Tuesday, July 2, 2013

Battle of the Wheatfield at Gettysburg

Thursday, July 2, 1863

The Twenty Seventh Connecticut Regiment spent the morning of July 2 in relative quiet in position with the Second Corps about 1 1/2 miles south of Cemetery Hill along Cemetery Ridge, which runs from the north at Cemetery Hill to the south at Little and Big Round Tops. Around 4:00 P.M. Union General Daniel Sickles led his Third Corps forward from the Union line along Cemetery Ridge to the Emmitsburg Road. This salient movement created gaps in the Union line, enticing the Confederate forces on the opposite side of the Emmitsburg Road to attack. Confederate General James Longstreet hurled his men at the Third Corps, which rapidly retreated toward the Union line. A series of regiments hurried into the fray to prevent the strong Union line from breaking. The Twenty-Seventh Connecticut, along with other Second Corps regiments, joined the attacks. As the Twenty-Seventh Connecticut entered the Wheatfield, situated at the base of Little Round Top, they encountered the retreating Third Corps, followed by the pursuing Confederate forces. Heavy fire from both sides ensued, and Lieutentant Colonel Henry C. Merwin fell mortally wounded. Major James H. Coburn leads the Twenty-Seventh Connecticut as the attacks continued until darkness. By nightfall the Confederates had taken the Wheatfield but the Union line along Cemetery Ridge to the Round Tops had been secured. The Twenty-Seventh Connecticut suffered thirty-eight casualties, including eleven killed. Lieutenant Colonel Henry C. Merwin and Captain Jedediah Chapman were among the officers slain.1

1Winthrop Dudley Sheldon The "Twenty-Seventh," : A Regimental History (New Haven, Connecticut: Morris and Benham, 1866), 75-78.

Monday, July 1, 2013

Forced March to Gettysburg

Wednesday, July 1, 1863

After leaving Thoroughfare Gap early on June 25 and crossing the Potomac River at Edward’s Ferry a day later the Twenty Seventh Connecticut Regiment marched rapidly for the next three days through the Monocacy River Valley in Maryland. Long, grueling marches from Poolesville to Uniontown brought praise from brigade commander Colonel John Brooke. Today the Twenty-Seventh reached Taneytown, several miles south of Gettysburg.
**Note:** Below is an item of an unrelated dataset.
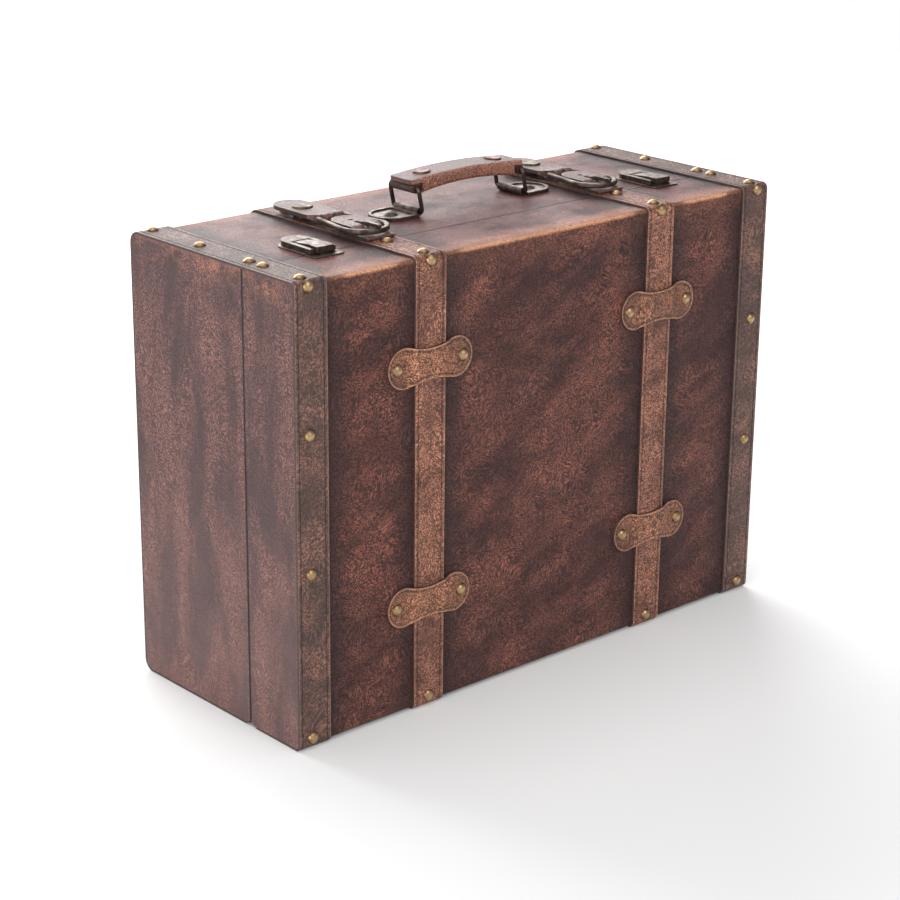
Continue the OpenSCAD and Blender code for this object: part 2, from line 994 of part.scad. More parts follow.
// A D with its straight side at x0 and its round end's tip at x1
module d_outline(w, x0, x1) {
    intersection() {
        union() {
            translate([x0 - w, -w / 2])
                square([x1 - x0 + w / 2, w]);
            translate([x1 - w / 2, 0])
                circle(w / 2);
        }
        translate([x0, -w])
            square([x1 - x0 + cut, 2 * w]);
    }
}

module handle_plate(side) {
    plate_x0 = barrel_r - 0.25;
    color([0.40, 0.34, 0.28])
        at_barrel(side)
            difference() {
                union() {
                    linear_extrude(plate_h)
                        d_outline(plate_w, plate_x0, plate_l);
                    translate([0, barrel_l / 2, barrel_z])
                        rotate([90, 0, 0])
                            cylinder(h = barrel_l, r = barrel_r);
                    translate([0, -barrel_l / 2, 0])
                        cube([plate_x0 + cut, barrel_l, barrel_z]);
                }
                translate([0, 0, plate_h - plate_recess])
                    linear_extrude(plate_recess + cut)
                        d_outline(plate_w - 2 * plate_rim, plate_x0 + plate_rim, plate_l - plate_rim);
                translate([0, barrel_l, barrel_z])
                    rotate([90, 0, 0])
                        cylinder(h = 2 * barrel_l, r = wire_r + pin_clear);
            }
}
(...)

Heavy fighting had commenced earlier in the day and the men received news of the death of First Corps Commander General John Reynolds. Second Corps Commander General Winfield S. Hancock hurried his men to within three miles of Gettysburg. The Twenty Seventh Connecticut was immediately deployed to build entrenchments in preparation for battle. 1

1Winthrop Dudley Sheldon The "Twenty-Seventh," : A Regimental History (New Haven, Connecticut: Morris and Benham, 1866), 73-74.